HAP v. to cover, to wrap up.

Categorised in:
HAP v. to cover, to wrap up.

3rd November 2008

Hap

This is the season to be weel-happit. Advice in child-care comes from William Stewart’s Croniclis of Scotland (1535): “All young childer sould rudlie nureist be In meit and drink, in haping fra the cald”. Several quotations in the Dictionary of the Scots Language refer to being happit up in a cosy bed, the earliest being from John Barbour’s Legends of the Saints (1380): “He mad a bed & bare hyme til, & happyt hyme ful tendirly”. Any part of the body can be individually happit, from the head as in Sir David Lindsay’s Dreme (1528), “With my hude my hede I happit warme”, to the hurdies as D. Webster in Original Scottish Rhymes (1835) says of a fellow poet, “Droll Will Dunbar was a rhymer they say, Whas hurdies were happit wi’ gude howden grey”. Happit is therefore an appropriate name for the Dunfermline based chain of clothing retailers.
It is not only people who can be happit.

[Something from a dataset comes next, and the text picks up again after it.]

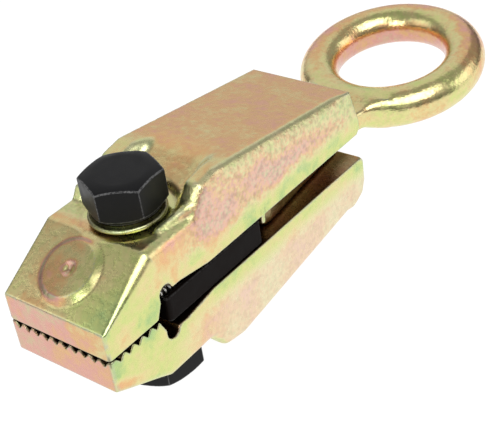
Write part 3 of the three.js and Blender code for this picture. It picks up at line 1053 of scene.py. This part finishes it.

James Hogg, the Ettrick Shepherd writes hauntingly of “When gloamin’ o’er the welkin steals, And haps the hills in sober grey” in The Forest Minstrel (1810). Fires may be happit or banked up overnight. Cottages and tattie clamps may be happit with thatch. A contributor to the People’s Friend (29 July 1950) recalls “My uncle called this ‘happit’ porridge [porridge sprinkled with dry meal]. If any morning the sprinkling ceremony was forgotten, he would say — ‘Barfit porridge the day, lass! Ye ken I like mine happit!’”
A figurative usage is found in G. Seaton’s Robert Urquhart (1986) “What way will ye seek to rake up what I’ve happit awa’ for years?” At a time when many Scots words are being happit awa, perhaps this is one we can rake up and make full use of, at least until the warmer weather returns.